Einfacher ist das mit Holzknöpfen für die Pucher gerne Lärche, Wacholder, Nuss und sogar Zwetschke hernimmt. Da gehen aus einem Rohstoffteil mehrere Knöpfe raus, die er ebenfalls freihändig schneidet und abschleift. Diese müssen dann nur noch in Firnis gekocht werden, damit sie wasserfest sind und sich nicht gleich beim ersten Wäschewaschen aufweichen. Da Hubert Pucher nebenbei oder hauptsächlich – so genau lässt sich das nicht trennen – einen Archehof führt, auf dem er gefährdete Haustierrassen wie die Tauernscheckziege, das Turopolje Schwein, die Cröllwitzer Pute und die österreichische Landgans hält, setzt sich auch die Firnis nicht aus chemischen sondern rein natürlichen Materialien zusammen.

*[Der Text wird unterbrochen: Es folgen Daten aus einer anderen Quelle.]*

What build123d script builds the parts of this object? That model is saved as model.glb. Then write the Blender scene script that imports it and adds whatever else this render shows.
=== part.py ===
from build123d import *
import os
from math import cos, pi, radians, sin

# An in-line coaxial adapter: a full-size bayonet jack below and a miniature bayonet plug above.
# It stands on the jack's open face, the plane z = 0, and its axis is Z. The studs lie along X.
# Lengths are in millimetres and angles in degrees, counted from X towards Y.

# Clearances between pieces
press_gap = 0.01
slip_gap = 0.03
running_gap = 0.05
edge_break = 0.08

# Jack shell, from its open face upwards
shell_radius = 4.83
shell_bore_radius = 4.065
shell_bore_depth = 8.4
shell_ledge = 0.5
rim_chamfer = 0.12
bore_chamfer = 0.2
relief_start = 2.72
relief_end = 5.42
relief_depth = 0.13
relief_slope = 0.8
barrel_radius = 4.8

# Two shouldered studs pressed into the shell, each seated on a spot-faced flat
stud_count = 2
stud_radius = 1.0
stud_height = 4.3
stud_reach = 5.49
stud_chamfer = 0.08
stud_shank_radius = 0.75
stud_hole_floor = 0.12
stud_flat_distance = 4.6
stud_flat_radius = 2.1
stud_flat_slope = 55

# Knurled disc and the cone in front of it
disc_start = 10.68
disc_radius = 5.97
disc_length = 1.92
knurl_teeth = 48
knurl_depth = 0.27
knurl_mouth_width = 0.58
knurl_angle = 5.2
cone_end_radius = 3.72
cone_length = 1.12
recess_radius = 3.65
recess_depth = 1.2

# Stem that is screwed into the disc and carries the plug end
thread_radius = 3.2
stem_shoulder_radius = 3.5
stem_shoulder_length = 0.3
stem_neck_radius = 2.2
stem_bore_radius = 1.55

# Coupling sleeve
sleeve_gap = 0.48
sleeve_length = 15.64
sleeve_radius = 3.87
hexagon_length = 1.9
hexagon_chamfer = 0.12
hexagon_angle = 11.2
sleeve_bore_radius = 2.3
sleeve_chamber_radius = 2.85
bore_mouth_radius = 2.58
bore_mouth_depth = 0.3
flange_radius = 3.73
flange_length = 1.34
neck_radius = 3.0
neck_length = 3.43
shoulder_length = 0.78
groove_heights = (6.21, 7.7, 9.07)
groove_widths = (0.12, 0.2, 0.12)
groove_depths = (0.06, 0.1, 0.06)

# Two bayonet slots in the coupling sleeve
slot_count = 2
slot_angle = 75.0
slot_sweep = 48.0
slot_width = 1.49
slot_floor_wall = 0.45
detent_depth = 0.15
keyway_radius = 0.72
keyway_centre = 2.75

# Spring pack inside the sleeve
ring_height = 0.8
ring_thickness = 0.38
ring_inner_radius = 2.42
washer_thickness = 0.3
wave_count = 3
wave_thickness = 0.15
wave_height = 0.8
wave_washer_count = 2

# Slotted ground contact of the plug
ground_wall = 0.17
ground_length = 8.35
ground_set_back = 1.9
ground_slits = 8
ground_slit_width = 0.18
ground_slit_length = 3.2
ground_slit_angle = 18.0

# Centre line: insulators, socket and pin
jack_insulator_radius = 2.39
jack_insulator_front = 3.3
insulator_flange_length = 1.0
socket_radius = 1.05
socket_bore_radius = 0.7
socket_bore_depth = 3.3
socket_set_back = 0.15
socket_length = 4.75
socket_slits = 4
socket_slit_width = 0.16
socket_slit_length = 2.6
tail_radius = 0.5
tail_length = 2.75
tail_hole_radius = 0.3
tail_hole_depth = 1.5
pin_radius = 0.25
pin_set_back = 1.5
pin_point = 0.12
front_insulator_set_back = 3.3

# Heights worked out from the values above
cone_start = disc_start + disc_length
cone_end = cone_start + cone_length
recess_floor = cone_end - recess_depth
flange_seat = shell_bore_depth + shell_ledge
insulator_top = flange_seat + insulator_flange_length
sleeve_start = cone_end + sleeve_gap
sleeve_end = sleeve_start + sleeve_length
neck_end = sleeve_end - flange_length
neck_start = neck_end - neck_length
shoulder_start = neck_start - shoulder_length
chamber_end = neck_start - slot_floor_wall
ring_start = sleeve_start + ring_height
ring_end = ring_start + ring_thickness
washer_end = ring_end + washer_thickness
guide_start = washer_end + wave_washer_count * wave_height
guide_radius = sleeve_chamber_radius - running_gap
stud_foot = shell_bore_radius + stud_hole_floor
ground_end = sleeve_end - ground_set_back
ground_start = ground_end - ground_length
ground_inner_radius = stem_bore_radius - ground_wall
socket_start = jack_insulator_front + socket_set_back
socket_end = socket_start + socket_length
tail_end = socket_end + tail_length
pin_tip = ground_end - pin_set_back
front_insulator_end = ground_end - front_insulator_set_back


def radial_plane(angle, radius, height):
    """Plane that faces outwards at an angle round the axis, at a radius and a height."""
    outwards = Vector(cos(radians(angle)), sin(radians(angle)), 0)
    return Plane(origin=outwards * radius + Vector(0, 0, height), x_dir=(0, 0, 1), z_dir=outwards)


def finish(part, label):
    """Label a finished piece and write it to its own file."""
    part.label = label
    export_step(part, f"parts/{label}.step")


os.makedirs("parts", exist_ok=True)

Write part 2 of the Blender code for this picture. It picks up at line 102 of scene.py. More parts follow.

Und dann wären da noch die Steine. Haben Sie schon einmal sechs gleiche gefunden? Wir nehmen an, Herr Pucher auch nicht. Aber er hat ein Gefühl für Formen, wovon man sich in seinem kleinen Laden überzeugen kann. Hier und nur hier kann man seine Unikate kaufen. Wobei Steinknöpfe kaum dabei sind. Die macht er heute nur mehr auf Bestellung, wie zum Beispiel für die Sternsinger, die ihre Loden-Umhänge damit schmücken. Für die setzt er sich dann auch im Winter mit seinem wassergekühlten Diamantbohrer sogar in die Badewanne, um in einen Serpentinit, auch Tauerngrün genannt, zwei Löcher zu bohren. Überall anders hier würde das Wasser nämlich gefrieren. Echte Einzelanfertigungen von einem Einzelkämpfer also. „Große Mengen interessieren mich nicht“, sagt Hubert Pucher, knöpft sich seine Jacke zu und verschwindet in seiner Werkstatt, um vielleicht ein paar Teile zu finden, die doch noch zusammenpassen.